Copy, character for character, the lines running from the one with "Recreate this object" to the one with "import * as THREE from 'three';", ends included. Leave out every other line.

╭─ Record extracts

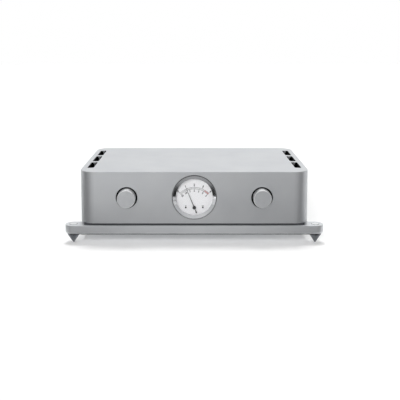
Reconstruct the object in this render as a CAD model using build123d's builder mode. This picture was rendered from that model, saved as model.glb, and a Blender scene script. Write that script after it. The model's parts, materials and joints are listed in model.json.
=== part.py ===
from build123d import *
from math import cos, radians, sin, tan
import os

# A preamplifier in its own frame: millimetres, +Z up, the front faces -Y.
# The origin is on the floor, under the middle of the whole object.

# The case
body_w = 430.0
body_d = 272.0
body_h = 98.0
corner_r = 28.0
top_t = 10.0
side_t = 8.0
front_t = 16.0
rear_t = 8.0
edge_break = 0.6
column_r = 8.0
column_hole_h = 14.0
cover_t = 3.0
rebate_w = 3.0
lug_w = 14.0
lug_d = 12.0
lug_h = 8.0
lug_x = 72.0

# The vents in the top
vent_w = 12.0
vent_web = 9.0
vent_front_gap = 40.0
vent_rear_gap = 34.0
vent_margin = 9.6
vent_corner_r = 3.9
vent_count = 3

# What the case stands on
plinth_h = 4.0
plinth_inset_front = 4.0
plinth_inset_side = 8.0
plinth_corner_r = 1.0
plinth_rim = 26.0
plate_t = 18.0
plate_overhang = 1.5
plate_edge_r = 5.5
ear_r = 15.0
ear_reach = 13.5
ear_fillet = 5.0
spike_h = 17.5
spike_r = 11.0
spike_rim_h = 2.2
spike_tip_r = 0.7
stud_r = 4.0
stud_len = 10.0
bush_head_r = 7.5
bush_head_t = 3.0
bush_r = 6.0
bush_roof_t = 2.0

# Fasteners
m6_r = 3.0
m6_head_r = 5.0
m6_head_h = 6.0
m6_head_sink = 1.0
m6_bite = 12.0
m3_r = 1.5
m3_head_r = 2.75
m3_head_h = 1.8
m3_bite = 6.0
m3_panel_bite = 4.0
m3_driver_r = 1.2
m3_driver_depth = 0.9

# The two front controls
knob_x = 126.4
knob_r = 17.0
knob_out = 13.0
knob_chamfer = 0.8
knob_hollow_r = 8.5
knob_hollow_gap = 1.0
recess_r = 20.0
recess_depth = 5.0
knob_back_gap = 1.2
web_t = 5.0
control_pocket_r = 19.0
shaft_r = 3.0
shaft_flat = 1.5
shaft_bite = 11.0
shaft_end_gap = 0.5
bush_thread_r = 4.5
bush_out = 2.6
nut_r = 7.0
nut_t = 2.0
rotor_r = 8.0
rotor_t = 2.0
rotor_room = 6.0
control_front_t = 2.0
selector_r = 16.5
selector_drum_len = 10.0
selector_len = 34.0
selector_pillar_r = 2.0
wafer_t = 1.6
wafer_first = 18.0
wafer_last = 30.4
volume_w = 34.0
volume_len = 38.0
volume_corner_r = 3.0
volume_floor_t = 3.0
terminal_count = 6
terminal_pitch = 5.0
terminal_len = 5.0
terminal_w = 1.6
terminal_t = 0.8

# The meter
meter_rise = 0.8
bezel_r = 41.0
bezel_in_r = 34.5
bezel_proud = 0.8
bezel_lip = 0.7
bezel_sink = 1.4
bezel_land = 0.6
bezel_groove = 0.6
glass_r = 36.0
glass_t = 1.6
glass_gap = 4.4
retainer_in_r = 34.8
dial_t = 0.8
dial_hole_r = 2.6
dial_screw_x = 16.0
dial_screw_head_r = 1.6
dial_screw_head_t = 0.7
dial_screw_r = 0.9
cup_wall = 1.5
cup_flange_t = 2.2
cup_depth = 26.0
cup_terminal_x = 10.0
cup_terminal_r = 2.0
cup_terminal_len = 8.0
clamp_ring_w = 4.9
clamp_ring_t = 4.0
clamp_notch_r = 2.5
clamp_notch_count = 6
hub_r = 3.2
hub_t = 1.7
needle_len = 39.0
needle_tail = 11.0
needle_root_w = 1.5
needle_tip_w = 0.7
needle_t = 0.5
needle_lift = 1.7
needle_weight_r = 1.4
needle_rest_deg = 22.5
staff_r = 0.6
post_r = 2.2
bridge_gap = 2.2
bridge_t = 1.2
bridge_w = 8.0
bridge_to_yoke = 3.6
leg_w = 4.0
yoke_w = 24.0
yoke_t = 12.0
yoke_r = 10.0
yoke_gap = 0.5
yoke_above = 20.0
yoke_wall = 2.0
pole_r = 8.0
core_r = 5.0
core_inset = 1.0
core_tab_w = 4.0
core_tab_top = 7.7
coil_out_r = 7.0
coil_in_r = 5.8
coil_w = 3.0
coil_end_t = 1.0
coil_overhang = 1.4
magnet_w = 14.0
magnet_h = 8.0
rear_bar_gap = 2.6
rear_bar_t = 2.0
spring_turn_count = 3
spring_pitch = 0.9
spring_start_r = 1.6
spring_t = 0.2
spring_w = 0.5
spring_gap = 0.8
spring_stud_r = 0.5
collet_r = 1.3

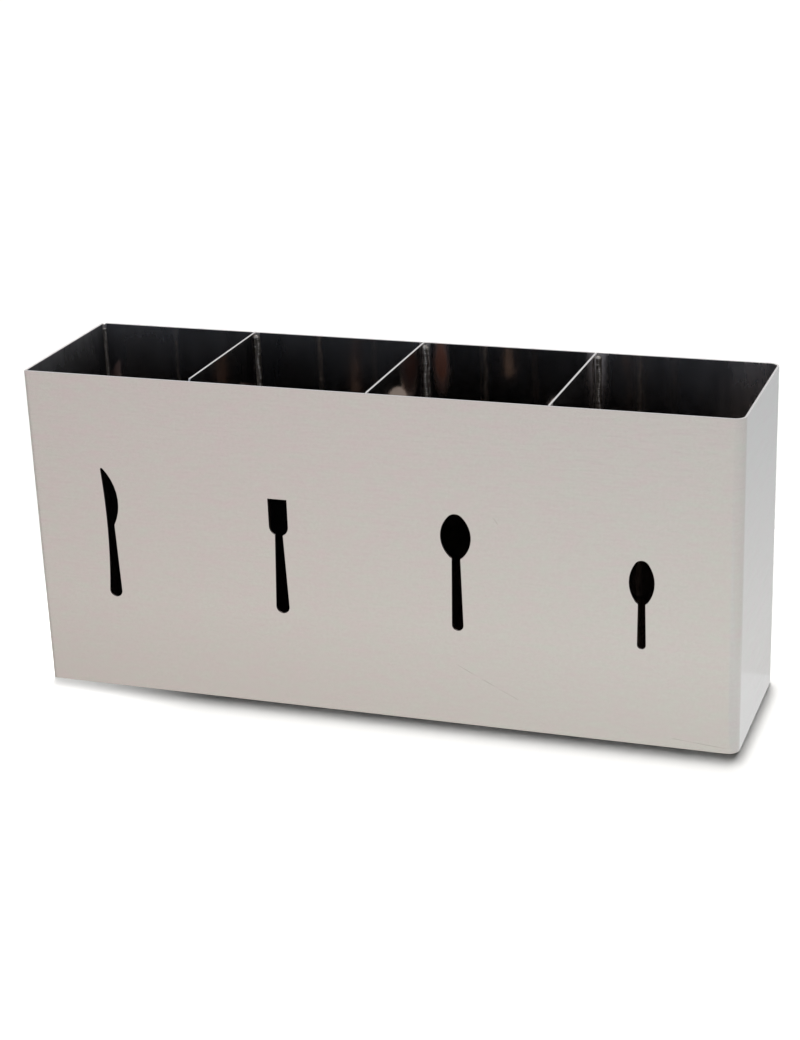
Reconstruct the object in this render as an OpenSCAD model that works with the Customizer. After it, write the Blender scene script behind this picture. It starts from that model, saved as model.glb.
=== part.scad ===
// Four-compartment cutlery dispenser: an open-topped box of stainless sheet that stands on a counter.
// One sheet is folded into the front, the right side and the back. A flat panel closes the left end,
// a plate closes the bottom, and three dividers stand inside. Fillet welds hold the sheets together.
// The front has four silhouettes cut through it: a knife, a fork, a tablespoon and a teaspoon.
// The origin is on the counter under the middle of the box. +X is to the right and +Y to the back.

/* [Body] */
// Outside width of the box, left to right
body_w = 400; // [340:1:520]
// Outside depth of the box, front to back
body_d = 100; // [70:1:160]
// Height of the box from the counter to the rim
body_h = 185; // [150:1:260]
// Thickness of the stainless sheet
sheet = 1.2; // [0.8:0.1:2]
// Outside radius of the two folded corners on the right
bend_r = 6; // [2.5:0.5:14]
// Fit-up gap left between two sheets before they are welded
fit_gap = 0.1; // [0.05:0.05:0.3]
// Radius ground onto the upright edges of the left end
ground_r = 0.8; // [0.2:0.1:0.8]

/* [Base] */
// How far the underside of the base plate stands above the counter
base_recess = 2; // [2:0.5:12]

/* [Dividers] */
// How far the left divider stands from its even place, to the right if positive
left_divider_shift = -3.3; // [-12:0.1:12]
// How far the middle divider stands from its even place
middle_divider_shift = -0.7; // [-12:0.1:12]
// How far the right divider stands from its even place
right_divider_shift = -1; // [-12:0.1:12]
// Radius of each divider's front corner at the rim
divider_corner_r = 2; // [0.5:0.5:8]

/* [Welds] */
// Leg of the upright fillet beads beside the dividers
divider_bead_leg = 2.6; // [1.5:0.1:5]
// Leg of the thinner upright beads inside the left panel
corner_bead_leg = 1.4; // [1:0.1:4]
// How far below the rim the upright beads at the front end
front_bead_stop = 0.5; // [0:0.5:12]
// How far below the rim the upright beads at the back end
rear_bead_stop = 2.5; // [0:0.5:12]
// Leg of the beads under the base plate
base_bead_leg = 1.5; // [0.8:0.1:1.8]
// Share of each base edge that its bead covers
base_bead_cover = 0.9; // [0.3:0.05:0.9]

/* [Silhouettes] */
// Height of the silhouettes' lower ends above the counter
cut_z = 55.2; // [25:0.1:65]

/* [Knife] */
// Length of the knife, from the round end of its handle to the tip of its blade
knife_l = 76.5; // [70:0.5:82]
// Width of the handle at its round end
knife_end_w = 7.5; // [6:0.1:9]
// Distance from the handle's centre line to the neck, where the cutting edge begins
knife_neck_x = 2.4; // [2:0.1:3]
// Radius of the long hollow curve along the knife's back
knife_back_r = 385; // [300:5:600]
// Height at which that curve comes nearest to the centre line
knife_waist_h = 41; // [36:0.5:46]
// Radius of the belly of the blade
knife_belly_r = 28; // [25:0.5:34]
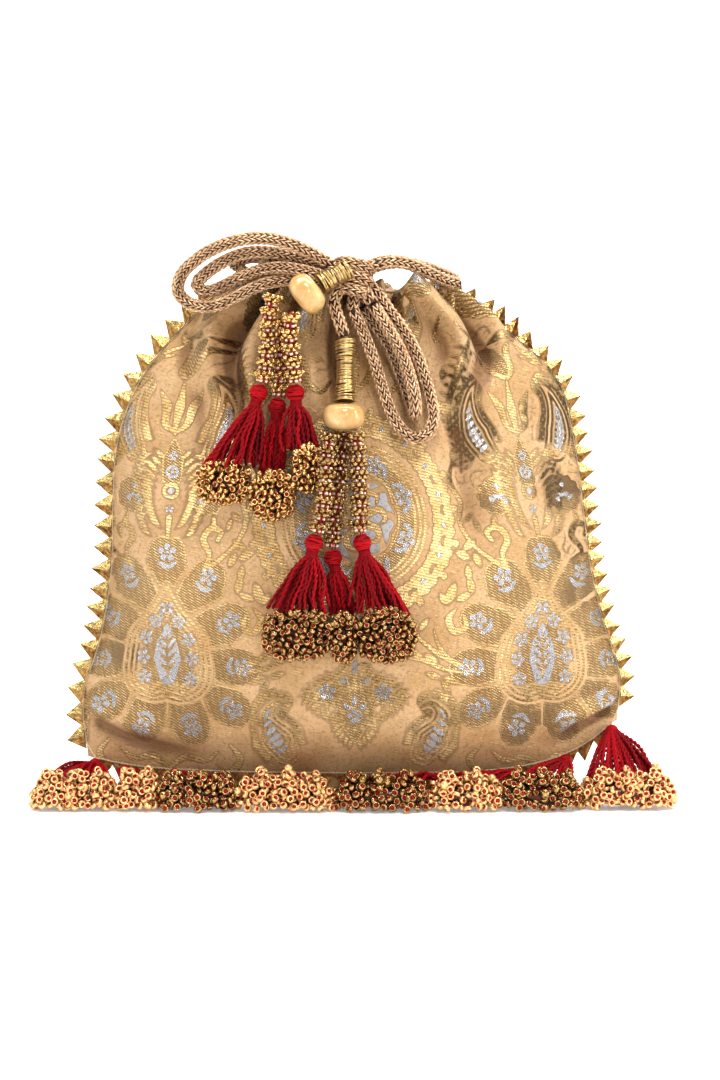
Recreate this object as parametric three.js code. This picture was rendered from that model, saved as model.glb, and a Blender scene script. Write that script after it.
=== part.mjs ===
// A drawstring potli bag, in millimetres: +Z up, the front of the bag faces -Y.
// Two brocade panels and a lining make the pouch; a knit drawcord runs in the casing at the
// mouth and is tied in a bow, with two bead-and-tassel pendants hanging from the knot.
import * as THREE from 'three';

// Footprint centre, in the bag's own drawing frame: the origin is moved here.
const footprintCentreX = -0.5;
const footprintCentreY = -4.7;

// Pouch
const clothThickness = 1.6;
const liningInset = 3.4;        // outer face of the lining, inside the outer face of the cloth
const liningThickness = 0.8;
const seamPull = 1.7;           // how far a seam moves in for each millimetre of inset
const seamMargin = 0.021;       // strip left free for the seam cord, as a share of the width
const bottomMargin = 0.021;     // the same at the bottom, as a share of the height
const liningTop = 0.9;          // the lining ends below the casing
const fullness = 2.4;           // how square the pouch is across its width
const sections = 18;
const rows = 15;

// Trim
const seamCordRadius = 0.9;
const gotaPitch = 8.4;
const gotaHeight = 8;
const gotaThickness = 0.8;
const gotaRoot = 1.3;           // from the seam line to the strip's sewn edge
const gotaValley = 2.6;

// Drawcord and pendants
const cordRadius = 2.5;
const knotHalfWidth = 8.2;
const knotHalfDepth = 7.2;
const tailRadius = 3.2;
const neckRadius = 4;
const jadeRadius = 8.3;
const jadeHalfThickness = 5.2;
const strandRadius = 4;
const headRadius = 3.3;
const jadeTilt = [-0.8, 0, -0.6];

// Side seams of the pouch from its bottom corners to the mouth, and the bottom seam
const leftSeam = [
  [-109, -4, 16], [-111, -1, 40], [-104, 0, 64], [-99.3, 0, 92], [-98.4, 0, 120],
  [-96, 0, 146], [-86, 0, 171], [-68, 0, 192], [-46, 0, 213],
];
const rightSeam = [
  [107, -3, 31], [107.8, -1, 50], [101.5, 0, 70], [95.8, 0, 94], [92.4, 0, 120],
  [88.6, 0, 146], [82, 0, 169.5], [64, 0, 187], [40, 0, 204],
];
const bottomSeam = [
  [-109, -4, 16], [-88, -13, 13.5], [-60, -18, 12.5], [-20, -20, 12], [20, -20, 12], [50, -19, 12.5],
  [72, -16.5, 15], [90, -11, 20.5], [107, -3, 31],
];

// Middle of the front panel and of the back panel: share of the height, then Y and Z
const frontMiddle = [
  [0, -20, 12], [0.125, -33, 33], [0.25, -38.5, 60], [0.375, -38.5, 90], [0.5, -35, 118],
  [0.625, -30, 145], [0.75, -24, 170], [0.875, -18, 191], [1, -13, 209],
];
const backMiddle = [
  [0, -20, 12], [0.05, -14, 0], [0.15, 18, -3], [0.22, 31, 12], [0.3, 37, 40], [0.42, 38, 80],
  [0.55, 34, 118], [0.7, 26, 155], [0.85, 17, 187], [1, 11, 208],
];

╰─

> **Worked answer**:
Recreate this object as parametric three.js code. This picture was rendered from that model, saved as model.glb, and a Blender scene script. Write that script after it.
=== part.mjs ===
// A drawstring potli bag, in millimetres: +Z up, the front of the bag faces -Y.
// Two brocade panels and a lining make the pouch; a knit drawcord runs in the casing at the
// mouth and is tied in a bow, with two bead-and-tassel pendants hanging from the knot.
import * as THREE from 'three';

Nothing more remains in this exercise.